Brandon had a previous civic flag, in proportions of 1:2, adopted by the city council on 11 January 1982. It also existed as a table flag, in 2:3 proportions (as shown here). At the hoist are vertical stripes of green and golden yellow, each stripe 3/20 the length of the flag. Centred on the remaining white field is an elaborate shield in white outlined with a green ornamental border, one-third the height of the flag. On the shield is a black horse galloping toward the left, behind a tree on a field of grass, both in green. The motto, VIRES ACUIRIT EUNDO (in Latin, “She acquires strength through progress”), arches in black sans-serif letters above the tree. Behind the shield are crossed sheaves of wheat in yellow. At the crest of the shield arches a white ribbon with CITY OF, and at the base curve two separate white ribbons with BRANDON and MANITOBA, all in green sans-serif letters outlined in black. The tree symbolizes nature within the city. The figure of the horse began as a stag, representing the wildlife of the area (in the original design the hart or stag had antlers, but through the years they disappeared from the design, so now it is assumed to be a horse). The wheat represents an important economic resource to the city and refers to “The Wheat City”. The flag was selected in 1982, when the Centennial Board received a suggestion from the public to have a city flag. The flag was created by a design firm in Winnipeg.

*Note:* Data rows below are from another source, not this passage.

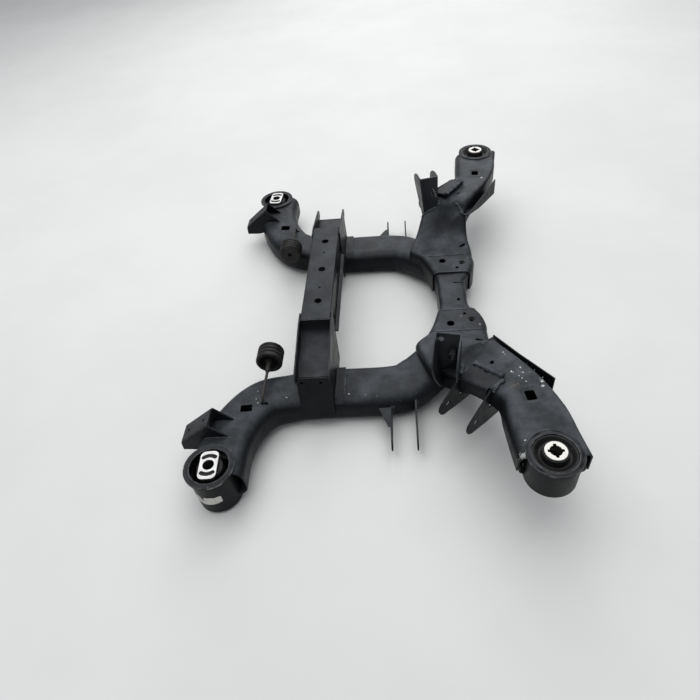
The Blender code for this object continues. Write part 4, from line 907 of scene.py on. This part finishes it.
def add_crossmember():
    """The crossmember's middle and lower shells and its two raised end shells."""
    tubes = [tube_cutter(side) for side, _ in SIDES]
    reach = CROSS_END_START + CROSS_LAP
    middle = grid_object("cross_middle_skin", cross_points(-reach, reach, SHEET + NEST, 90))
    thicken(middle)
    cut(middle, hole_cutter(1, *CROSS_HOLE, CROSS_TOP), slot_cutter(1, *CROSS_SLOT, CROSS_TOP, 0.03, 0.001))
    reach = CROSS_HALF_LENGTH - CLEAR
    lower = grid_object("cross_pan_skin", cross_points(-reach, reach, 2 * (SHEET + NEST), 120, False))
    thicken(lower)
    cut(lower, *(hole_cutter(side, 0.2, 0.09, DRAIN, CROSS_BOTTOM) for side, _ in SIDES), *tubes, keep=tubes)
    for item, node in ((middle, "crossmember_middle"), (lower, "crossmember_lower")):
        show(round_edges(item), [node], COATING)
    for side, name in SIDES:
        item = grid_object("cross_end_skin_" + name, cross_points(CROSS_END_START, reach, 0.0, 50), side=side)
        thicken(item)
        cut(item, *(hole_cutter(side, *hole, CROSS_TOP) for hole in END_HOLES), *tubes, keep=tubes)
        show(round_edges(item), ["crossmember_end_" + name], COATING)
    drop(*tubes)


def add_collars():
    """Short collars under the beam's holes, and a sleeve behind each link bracket's lower hole."""
    for index, (place, inner) in enumerate(BEAM_HOLES):
        outer = inner + COLLAR_WALL
        corners = [(inner, COLLAR_LOW), (outer, COLLAR_LOW), (outer, COLLAR_HIGH), (inner, COLLAR_HIGH)]
        outline = soften(corners, 0.0004, 2)
        item = turned("hole_collar_%d" % index, outline, (BEAM_HOLE_X, place, BEAM_TOP), 1, 48)
        show(item, [], COATING)
    outline = soften([(0.0058, 0.0029), (0.0086, 0.0029), (0.0086, 0.0185), (0.0058, 0.0185)], 0.0006, 2)
    x, y = from_corner(UPPER, LINK_HOLE_SHARE * UPPER_WIDTH, 0.0)
    for side, name in SIDES:
        item = turned("link_sleeve_" + name, outline, (0, 0, 0), 1, 48, lying=True)
        turn = side * UPPER[2] + (0 if side > 0 else 180)
        item.data.transform(Matrix.Translation((x, side * y, LINK_HOLE_HEIGHT))
                            @ Matrix.Rotation(np.radians(turn), 4, "Z"))
        show(item, [], COATING)


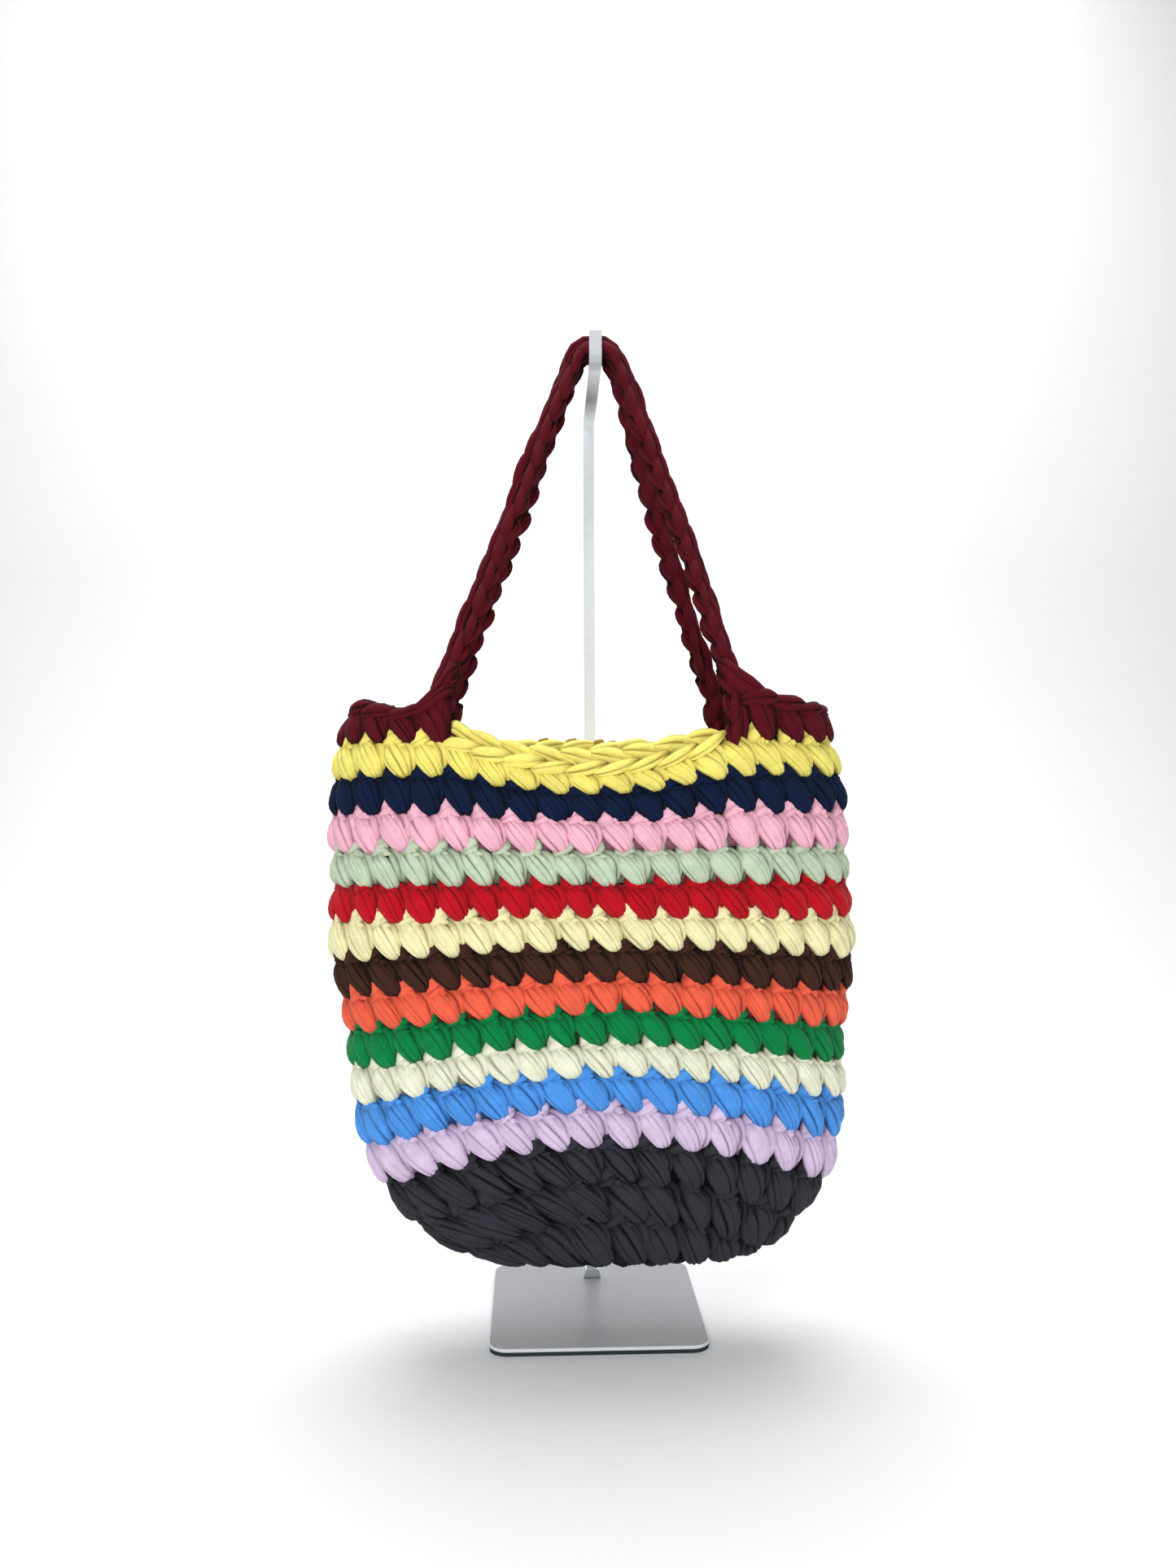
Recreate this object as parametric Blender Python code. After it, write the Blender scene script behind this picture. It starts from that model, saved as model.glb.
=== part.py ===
"""A striped shopper bag crocheted in thick jersey yarn, hung by its two handles on a counter stand.

Metres, +Z up. The origin is the centre of the stand's underside. The bag's front faces -Y, and +X is to the
right of someone who looks at the front. Every row of the bag is one thick ring that sits on the row below.
"""

import math

import bmesh
import bpy
import numpy as np

# Gap that touching pieces keep
GAP = 0.0003

# Stand
PLATE_WIDTH = 0.165
PLATE_DEPTH = 0.180
PLATE_CORNER = 0.014
PLATE_THICKNESS = 0.0027
PLATE_EDGE = 0.0006
PAD_THICKNESS = 0.0025
PAD_INSET = 0.0004
SOCKET_MARGIN = 0.0026
SOCKET_HEIGHT = 0.007
POST_INSET = 0.032
STRIP_WIDTH = 0.0093
STRIP_THICKNESS = 0.003
STRIP_BEND = 0.009
ARM_RISE = 0.011
TIP_HEIGHT = 0.0245

# Bag
BAG_WIDTH = 0.400
BAG_DEPTH = 0.162
BAG_HEIGHT = 0.392
BAG_CLEARANCE = 0.0553
BAG_FORWARD = 0.063
WALL = 0.021
PLAN_SQUARENESS = 2.3
SEAM_WAIST = 0.72
FLOOR_THICKNESS = 0.018
HANDLE_TURN = math.radians(60)

# Shoulders, which carry the handles on top of the first row
SHOULDER_HEIGHT = 0.031
SHOULDER_DIP = 0.0045
SHOULDER_RISE = 0.005
SHOULDER_WALL = 0.020

# Handles
HANDLE_DROP = 0.2595
HANDLE_WIDTH = 0.0175
HANDLE_DEPTH = 0.0165
HANDLE_SWELL = 0.006
HANDLE_INSET = 0.0070
LINK_LENGTH = 0.020
LINK_WAIST = 0.86
CREST_CLEARANCE = 0.0015

# Counts that set how finely the round pieces are cut
STATIONS = 36
HANDLE_SIDES = 8
CREST_STEPS = 9
ARC_STEPS = 6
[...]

Jim Croft, Canadian City Flags, Raven 18, 2011 

A page from the Flag Research Center, dated 2003 gives a description along with a Black/White drawing. The only discrepancies with Arnaud's image are that the Flag Research Center states the border of the shield, as well as the lettering "CITY OF BRANDON MANITOBA" are Black, not Green. The Flag Research Center points out that the tree in the Arms is growing out of a stump (the City doesn't mention the stump in its description) and states that the animal in the arms was originally intended to be a hart or stag. Proportions, like most Canadian Cities are 1:2 with 2:3 commonly being used for "small flags".